Can you elaborate on what ‘reasonable and proportionate searches’ mean under the new UK data protection laws, and how this helps employers manage DSARs?
‘Reasonable and proportionate searches’ means employers don’t have to turn over every stone for a DSAR. Under the new UK Data (Use and Access) Act, you’re expected to make a good-faith effort based on the request’s scope and context, balancing the employee’s rights with the burden on the organization. For example, searching years of irrelevant data might not be justified for a narrow issue. This concept helps employers by setting boundaries—it allows you to focus resources on what’s relevant and defend your approach if challenged, as long as you can show your decision-making process was fair.
Why is documenting the steps taken during a DSAR response so critical, and how can technology assist with that?
Documentation is your safety net. It proves you’ve acted transparently and followed legal obligations if a regulator or employee questions your response. Record what searches you conducted, why you included or excluded certain data, and how you communicated timelines. This builds a clear trail of accountability. Technology, like document review platforms, can automate much of this—tracking search parameters, logging decisions, and storing correspondence. It saves time and ensures consistency, so you’re not piecing together notes after the fact.
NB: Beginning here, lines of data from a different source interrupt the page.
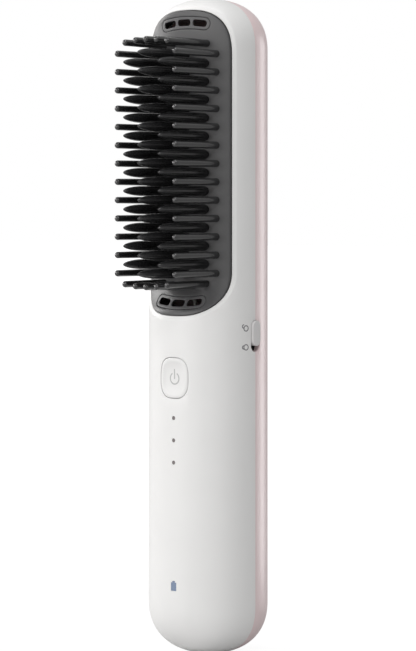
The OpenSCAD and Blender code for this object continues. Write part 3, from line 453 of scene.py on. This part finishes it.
def finish_piece(made, finish, body, stands_for=(), degrees=32):
    """Turns a millimetre object into a finished piece in metres, and gives it its finish, slot and body."""
    bm = bmesh.new()
    bm.from_mesh(made.data)
    if bm.calc_volume(signed=True) < 0:
        bmesh.ops.reverse_faces(bm, faces=bm.faces)
    bmesh.ops.scale(bm, vec=(MM, MM, MM), verts=bm.verts)
    smooth_by_angle(bm, degrees)
    bm.to_mesh(made.data)
    bm.free()
    dress(made.data, finish)
    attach(made, body)
    if stands_for:
        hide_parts(*stands_for)
    print(made.name, "faces", len(made.data.polygons))
    return made


def cut(made, cutters):
    """Takes cutters out of a piece, one after the other, and deletes them."""
    for cutter in cutters:
        tool = made.modifiers.new("cut", "BOOLEAN")
        tool.operation = "DIFFERENCE"
        tool.solver = "EXACT"
        tool.object = cutter
        whole = bpy.context.evaluated_depsgraph_get()
        whole.update()
        data = bpy.data.meshes.new_from_object(made.evaluated_get(whole))
        made.modifiers.clear()
        made.data = data
        bpy.data.objects.remove(cutter)
    return made


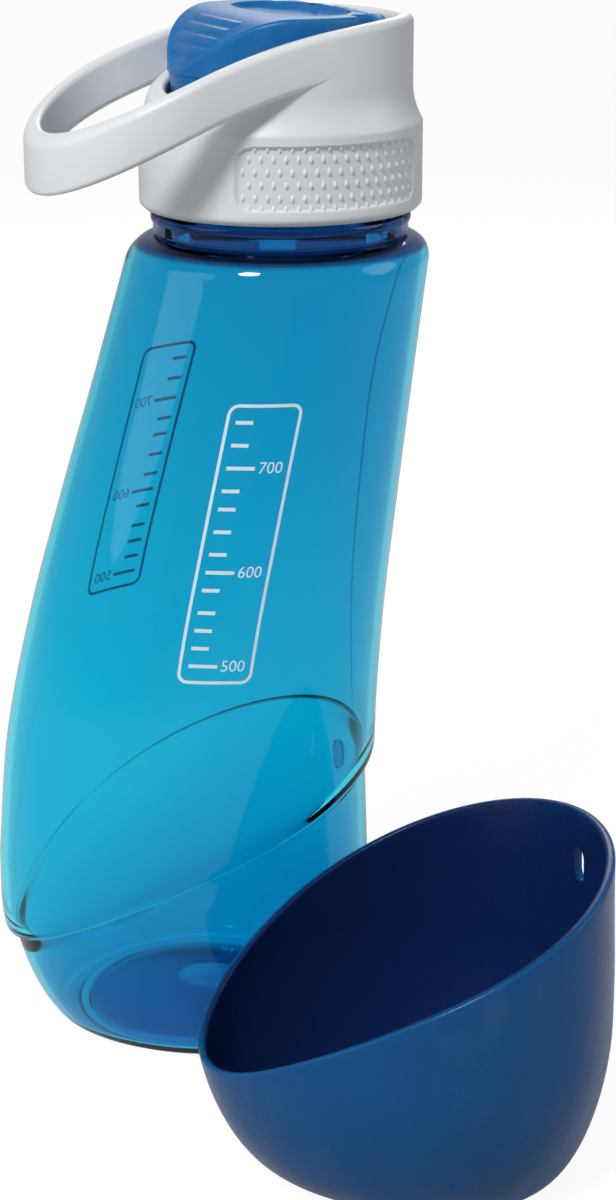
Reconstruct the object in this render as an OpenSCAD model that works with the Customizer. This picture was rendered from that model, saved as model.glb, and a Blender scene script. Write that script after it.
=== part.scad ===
// Dog travel water bottle: a leaning bottle, a snap-on bowl that nests over its foot, and a screw cap
// with a carry loop and a flip-up top. Millimetres, +Z up, the bottle's foot is centred on the origin.

/* [Body] */
// Largest half width of the body
body_r = 45.3; // [42:0.1:48]
// Half width of the foot
foot_r = 31; // [28:0.5:33]
// Height over which the body rounds in to its foot
foot_round = 34; // [28:1:40]
// Height of the widest part
widest_h = 45; // [40:1:50]
// Height of the shoulder, measured from the bowl's foot
shoulder_h = 190; // [175:1:205]
// Half width at the shoulder
shoulder_r = 34.3; // [33:0.1:36]
// Distance from the foot's axis to the neck's axis
neck_x = 20.8; // [14:0.1:24]
// Distance from the foot's axis to the widest part's centre, away from the neck
belly_x = 2.7; // [0:0.1:4]
// How much wider the tall side is than the lean side, as a share of the half width
egg = 0.14; // [0:0.01:0.18]
// Thickness of the bottle's wall
wall = 1.8; // [1.4:0.1:2.2]
// Height of the dome pressed into the bottle's base
base_dome = 7; // [4:0.5:9]

/* [Neck] */
// Root radius of the neck's thread
neck_r = 26.6; // [26:0.1:26.8]
// Thickness of the neck's wall
neck_wall = 2.2; // [2:0.1:3]
// How far the strip between the shoulder and the bead stands out from the thread's root
strip_out = 1.4; // [0.8:0.1:1.8]
// How far the bead under the cap stands out from the thread's root
bead_out = 3; // [2.2:0.1:3.4]
// Height of the neck above the shoulder
neck_h = 19; // [18:0.5:20]
// Pitch of the thread
pitch = 4; // [3.8:0.1:4.4]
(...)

What’s your advice for our readers on navigating the complexities of DSARs in today’s workplace environment?
My biggest piece of advice is to proactive rather than reactive. Invest time now in understanding where your data lives and how to access it. Train your HR team on DSAR basics and build a response playbook that includes templates for communication and steps for scoping requests. Don’t underestimate the power of technology—use tools to streamline searches and record-keeping. Finally, always approach each DSAR with respect for the individual’s rights, even if it feels tactical. A balanced, professional response can de-escalate tension and protect your organization from bigger headaches down the line.